Stable MPC with maximal terminal sets and quadratic terminal costs
Mikael Johansson, Hamed Taghavian
TL;DR
The paper tackles enlarging the feasible operating region of linear MPC with quadratic stage and terminal costs by anchoring the terminal penalty to the maximal control invariant set $\mathcal{C}_\infty$. It develops a three-step approach: compute $\mathcal{C}_\infty^\lambda$, recover an explicit vertex-based feedback, and bound the cost-to-go via a semidefinite program to obtain a quadratic terminal cost $P$ valid on the set. This yields a terminal set $\mathcal{X}_T = \mathcal{C}_\infty^\lambda$ with $Q_T = P$, ensuring asymptotic stability under the standard MPC framework and enabling stable operation with short horizons.
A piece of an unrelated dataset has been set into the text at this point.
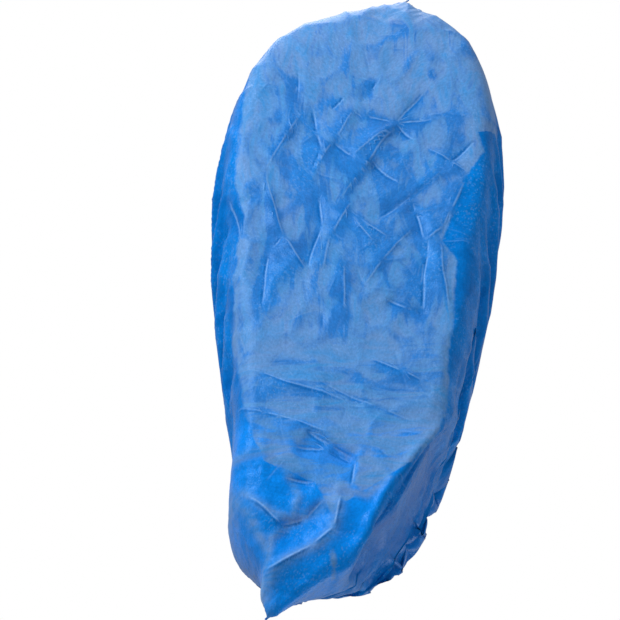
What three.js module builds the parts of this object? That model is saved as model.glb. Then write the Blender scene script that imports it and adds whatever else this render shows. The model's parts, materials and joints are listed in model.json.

Numerical examples demonstrate significantly larger operating regions, stability without terminal-set contractivity, and effective performance for higher-order systems.
Abstract
This paper develops a technique for computing a quadratic terminal cost for linear model predictive controllers that is valid for all states in the maximal control invariant set. This maximizes the set of recursively feasible states for the controller, ensures asymptotic stability using standard proofs, and allows for easy tuning of the controller in linear operation.